:: Provided data ::
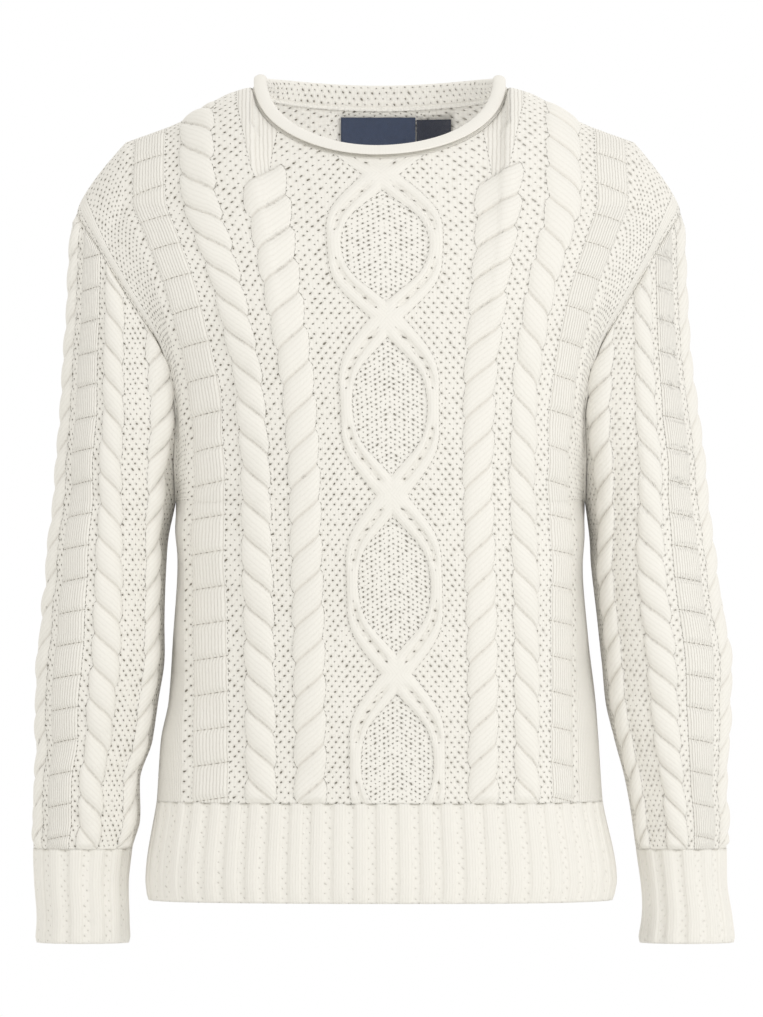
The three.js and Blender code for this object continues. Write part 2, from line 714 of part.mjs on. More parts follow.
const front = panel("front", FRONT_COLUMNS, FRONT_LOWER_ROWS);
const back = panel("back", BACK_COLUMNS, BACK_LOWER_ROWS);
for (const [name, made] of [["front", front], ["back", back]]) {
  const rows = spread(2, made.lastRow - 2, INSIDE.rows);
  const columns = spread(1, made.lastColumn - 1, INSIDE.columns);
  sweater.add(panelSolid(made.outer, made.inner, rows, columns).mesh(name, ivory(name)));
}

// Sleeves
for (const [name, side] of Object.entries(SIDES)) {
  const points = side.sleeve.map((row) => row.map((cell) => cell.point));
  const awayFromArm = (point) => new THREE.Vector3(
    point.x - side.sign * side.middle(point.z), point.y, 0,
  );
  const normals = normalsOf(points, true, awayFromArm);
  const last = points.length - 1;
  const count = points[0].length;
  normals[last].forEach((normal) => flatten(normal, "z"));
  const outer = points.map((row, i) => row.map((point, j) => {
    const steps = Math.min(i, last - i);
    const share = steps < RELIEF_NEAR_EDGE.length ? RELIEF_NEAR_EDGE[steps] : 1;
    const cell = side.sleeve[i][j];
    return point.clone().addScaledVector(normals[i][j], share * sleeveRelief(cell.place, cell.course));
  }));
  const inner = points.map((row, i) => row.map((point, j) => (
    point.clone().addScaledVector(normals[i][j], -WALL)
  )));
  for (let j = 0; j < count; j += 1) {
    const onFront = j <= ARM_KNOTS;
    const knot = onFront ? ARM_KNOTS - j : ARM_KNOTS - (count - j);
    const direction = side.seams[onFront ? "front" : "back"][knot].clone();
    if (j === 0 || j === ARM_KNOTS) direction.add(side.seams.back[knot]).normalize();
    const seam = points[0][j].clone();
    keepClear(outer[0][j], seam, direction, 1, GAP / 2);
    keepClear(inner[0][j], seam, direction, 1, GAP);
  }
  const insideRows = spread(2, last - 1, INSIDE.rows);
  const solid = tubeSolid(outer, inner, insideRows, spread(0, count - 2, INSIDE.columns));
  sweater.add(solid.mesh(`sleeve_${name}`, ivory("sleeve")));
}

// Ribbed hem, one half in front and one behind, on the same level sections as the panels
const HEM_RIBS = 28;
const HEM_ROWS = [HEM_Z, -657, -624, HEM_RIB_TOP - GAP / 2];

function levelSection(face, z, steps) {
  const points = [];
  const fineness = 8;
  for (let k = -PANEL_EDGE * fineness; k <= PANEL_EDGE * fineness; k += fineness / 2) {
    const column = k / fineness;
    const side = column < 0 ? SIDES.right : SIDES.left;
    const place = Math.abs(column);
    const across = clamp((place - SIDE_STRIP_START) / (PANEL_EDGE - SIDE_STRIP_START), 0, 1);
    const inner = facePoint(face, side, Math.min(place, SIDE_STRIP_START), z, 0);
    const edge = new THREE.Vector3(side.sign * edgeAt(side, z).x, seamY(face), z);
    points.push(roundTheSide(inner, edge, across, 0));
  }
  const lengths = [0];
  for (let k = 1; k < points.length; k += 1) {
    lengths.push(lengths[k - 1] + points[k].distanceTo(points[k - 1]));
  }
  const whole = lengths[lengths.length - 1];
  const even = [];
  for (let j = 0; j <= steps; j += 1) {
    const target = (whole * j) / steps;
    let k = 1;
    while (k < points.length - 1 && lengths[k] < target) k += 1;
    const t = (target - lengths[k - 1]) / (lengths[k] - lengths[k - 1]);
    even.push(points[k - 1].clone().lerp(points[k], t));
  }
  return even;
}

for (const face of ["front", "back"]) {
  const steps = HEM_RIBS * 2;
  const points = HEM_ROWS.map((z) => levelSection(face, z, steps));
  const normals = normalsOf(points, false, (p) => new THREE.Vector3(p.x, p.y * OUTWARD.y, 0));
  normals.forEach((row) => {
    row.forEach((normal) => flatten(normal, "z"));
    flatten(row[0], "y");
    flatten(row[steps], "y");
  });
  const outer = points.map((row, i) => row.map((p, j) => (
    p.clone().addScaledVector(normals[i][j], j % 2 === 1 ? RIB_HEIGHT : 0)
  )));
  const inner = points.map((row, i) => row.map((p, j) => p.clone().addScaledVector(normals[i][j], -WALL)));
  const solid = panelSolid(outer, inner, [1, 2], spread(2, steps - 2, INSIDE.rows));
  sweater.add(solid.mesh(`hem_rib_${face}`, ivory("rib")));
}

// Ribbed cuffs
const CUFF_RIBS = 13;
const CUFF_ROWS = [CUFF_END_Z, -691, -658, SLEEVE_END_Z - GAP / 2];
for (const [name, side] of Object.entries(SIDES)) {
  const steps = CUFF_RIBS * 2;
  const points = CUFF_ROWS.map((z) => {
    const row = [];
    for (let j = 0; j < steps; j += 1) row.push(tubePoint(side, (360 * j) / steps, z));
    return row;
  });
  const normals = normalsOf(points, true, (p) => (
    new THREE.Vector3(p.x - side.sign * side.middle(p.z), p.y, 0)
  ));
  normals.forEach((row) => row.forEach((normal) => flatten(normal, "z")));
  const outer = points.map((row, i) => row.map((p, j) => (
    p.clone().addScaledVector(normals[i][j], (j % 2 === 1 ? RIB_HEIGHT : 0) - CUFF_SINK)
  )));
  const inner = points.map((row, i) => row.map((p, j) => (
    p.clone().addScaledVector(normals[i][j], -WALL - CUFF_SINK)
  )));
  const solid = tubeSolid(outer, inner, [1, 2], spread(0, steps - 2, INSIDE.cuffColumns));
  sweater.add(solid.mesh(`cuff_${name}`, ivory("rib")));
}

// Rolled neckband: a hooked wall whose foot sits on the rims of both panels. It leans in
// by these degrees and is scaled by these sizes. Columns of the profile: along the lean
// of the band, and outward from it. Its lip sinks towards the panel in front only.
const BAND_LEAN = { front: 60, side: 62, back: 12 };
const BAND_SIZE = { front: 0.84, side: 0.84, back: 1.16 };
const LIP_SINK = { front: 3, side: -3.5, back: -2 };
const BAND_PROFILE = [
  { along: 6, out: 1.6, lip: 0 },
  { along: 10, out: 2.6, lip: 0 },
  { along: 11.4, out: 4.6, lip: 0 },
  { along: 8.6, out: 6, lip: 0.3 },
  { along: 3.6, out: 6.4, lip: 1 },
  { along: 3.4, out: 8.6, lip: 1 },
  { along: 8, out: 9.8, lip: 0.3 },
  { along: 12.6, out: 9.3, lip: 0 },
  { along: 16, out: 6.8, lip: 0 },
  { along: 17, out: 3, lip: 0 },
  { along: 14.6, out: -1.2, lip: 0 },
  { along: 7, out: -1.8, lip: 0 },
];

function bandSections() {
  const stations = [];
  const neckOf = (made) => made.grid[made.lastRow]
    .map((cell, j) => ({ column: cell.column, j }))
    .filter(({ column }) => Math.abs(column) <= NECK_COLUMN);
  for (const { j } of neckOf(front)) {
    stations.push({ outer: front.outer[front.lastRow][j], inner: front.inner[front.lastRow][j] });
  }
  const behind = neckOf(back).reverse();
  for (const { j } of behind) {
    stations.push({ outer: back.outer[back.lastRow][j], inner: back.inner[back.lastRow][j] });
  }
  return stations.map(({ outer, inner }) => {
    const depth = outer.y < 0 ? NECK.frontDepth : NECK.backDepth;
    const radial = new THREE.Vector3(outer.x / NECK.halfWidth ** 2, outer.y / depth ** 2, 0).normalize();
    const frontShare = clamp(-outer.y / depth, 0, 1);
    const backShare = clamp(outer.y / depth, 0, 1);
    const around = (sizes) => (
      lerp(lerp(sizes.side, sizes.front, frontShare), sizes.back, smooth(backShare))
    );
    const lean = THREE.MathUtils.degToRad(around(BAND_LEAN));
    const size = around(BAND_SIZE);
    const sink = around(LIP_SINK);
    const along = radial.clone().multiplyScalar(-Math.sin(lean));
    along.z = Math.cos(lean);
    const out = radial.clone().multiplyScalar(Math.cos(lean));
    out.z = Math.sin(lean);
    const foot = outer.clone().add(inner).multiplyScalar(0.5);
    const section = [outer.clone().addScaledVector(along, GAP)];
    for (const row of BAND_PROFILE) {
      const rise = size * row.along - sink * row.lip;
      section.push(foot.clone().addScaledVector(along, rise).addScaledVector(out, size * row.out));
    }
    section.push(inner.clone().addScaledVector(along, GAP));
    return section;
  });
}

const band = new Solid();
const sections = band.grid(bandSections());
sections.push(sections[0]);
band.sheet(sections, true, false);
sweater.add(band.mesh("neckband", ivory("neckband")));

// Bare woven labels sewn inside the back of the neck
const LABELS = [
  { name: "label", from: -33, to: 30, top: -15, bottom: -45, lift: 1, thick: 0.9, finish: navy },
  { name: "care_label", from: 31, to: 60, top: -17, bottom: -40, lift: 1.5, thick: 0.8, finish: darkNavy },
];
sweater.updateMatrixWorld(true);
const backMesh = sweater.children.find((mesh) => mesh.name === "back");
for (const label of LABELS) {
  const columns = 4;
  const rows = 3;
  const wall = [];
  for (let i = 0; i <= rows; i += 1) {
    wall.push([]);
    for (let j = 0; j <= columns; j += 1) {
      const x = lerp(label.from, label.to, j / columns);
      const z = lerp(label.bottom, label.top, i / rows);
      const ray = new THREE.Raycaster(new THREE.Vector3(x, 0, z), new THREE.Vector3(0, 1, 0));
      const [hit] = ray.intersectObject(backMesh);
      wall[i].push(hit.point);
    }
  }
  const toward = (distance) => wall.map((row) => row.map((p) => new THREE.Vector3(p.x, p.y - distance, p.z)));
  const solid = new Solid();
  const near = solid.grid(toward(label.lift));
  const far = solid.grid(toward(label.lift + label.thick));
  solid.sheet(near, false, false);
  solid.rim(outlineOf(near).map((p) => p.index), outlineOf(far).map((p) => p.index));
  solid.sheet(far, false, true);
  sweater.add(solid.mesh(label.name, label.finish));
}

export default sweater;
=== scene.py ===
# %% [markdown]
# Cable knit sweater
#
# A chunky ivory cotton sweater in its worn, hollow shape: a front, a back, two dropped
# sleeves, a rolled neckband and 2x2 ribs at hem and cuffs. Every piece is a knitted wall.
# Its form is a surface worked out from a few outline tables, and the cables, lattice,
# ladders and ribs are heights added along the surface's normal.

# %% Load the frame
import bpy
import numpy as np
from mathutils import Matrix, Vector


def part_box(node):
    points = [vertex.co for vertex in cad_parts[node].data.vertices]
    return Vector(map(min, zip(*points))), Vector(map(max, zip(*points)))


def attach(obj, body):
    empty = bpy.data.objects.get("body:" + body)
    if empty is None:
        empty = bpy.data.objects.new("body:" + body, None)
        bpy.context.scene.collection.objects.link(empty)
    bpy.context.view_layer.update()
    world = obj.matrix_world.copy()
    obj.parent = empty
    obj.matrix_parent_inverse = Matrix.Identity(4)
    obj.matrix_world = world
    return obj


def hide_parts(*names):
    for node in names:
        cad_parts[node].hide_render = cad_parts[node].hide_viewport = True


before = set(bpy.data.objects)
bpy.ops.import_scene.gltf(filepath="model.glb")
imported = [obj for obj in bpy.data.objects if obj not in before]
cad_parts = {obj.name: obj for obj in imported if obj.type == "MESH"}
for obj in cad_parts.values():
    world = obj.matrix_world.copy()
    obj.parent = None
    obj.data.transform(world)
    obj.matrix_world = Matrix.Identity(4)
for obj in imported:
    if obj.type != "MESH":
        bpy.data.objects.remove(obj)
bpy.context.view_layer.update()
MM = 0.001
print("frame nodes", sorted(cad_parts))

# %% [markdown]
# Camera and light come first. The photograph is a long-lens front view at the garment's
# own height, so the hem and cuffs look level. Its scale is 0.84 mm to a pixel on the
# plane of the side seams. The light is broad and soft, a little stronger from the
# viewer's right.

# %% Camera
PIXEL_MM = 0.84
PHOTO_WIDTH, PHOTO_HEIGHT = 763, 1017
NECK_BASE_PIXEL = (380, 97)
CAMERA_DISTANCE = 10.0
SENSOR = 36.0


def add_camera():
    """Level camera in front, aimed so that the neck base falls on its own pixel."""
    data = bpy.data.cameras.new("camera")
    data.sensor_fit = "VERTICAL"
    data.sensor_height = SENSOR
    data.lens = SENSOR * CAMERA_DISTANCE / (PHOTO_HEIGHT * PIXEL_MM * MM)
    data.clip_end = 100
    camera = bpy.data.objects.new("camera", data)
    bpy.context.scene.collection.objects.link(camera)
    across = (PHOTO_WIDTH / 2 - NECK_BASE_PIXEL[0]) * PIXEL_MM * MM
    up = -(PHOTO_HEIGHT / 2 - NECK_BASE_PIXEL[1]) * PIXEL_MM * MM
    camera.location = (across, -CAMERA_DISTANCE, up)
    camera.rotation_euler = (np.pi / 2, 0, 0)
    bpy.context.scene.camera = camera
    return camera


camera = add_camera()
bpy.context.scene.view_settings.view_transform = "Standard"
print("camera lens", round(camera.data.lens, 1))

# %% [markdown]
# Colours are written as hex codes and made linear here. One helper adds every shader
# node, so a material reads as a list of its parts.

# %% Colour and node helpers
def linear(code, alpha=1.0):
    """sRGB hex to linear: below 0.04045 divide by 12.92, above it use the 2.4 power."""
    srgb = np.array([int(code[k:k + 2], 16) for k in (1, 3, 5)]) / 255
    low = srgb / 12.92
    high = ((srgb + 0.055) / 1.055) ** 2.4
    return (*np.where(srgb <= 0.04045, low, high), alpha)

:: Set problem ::
Lines that hold the word "link" are the ones to return, every one of them.

:: Exercise response ::
        bpy.context.scene.collection.objects.link(empty)
    bpy.context.scene.collection.objects.link(camera)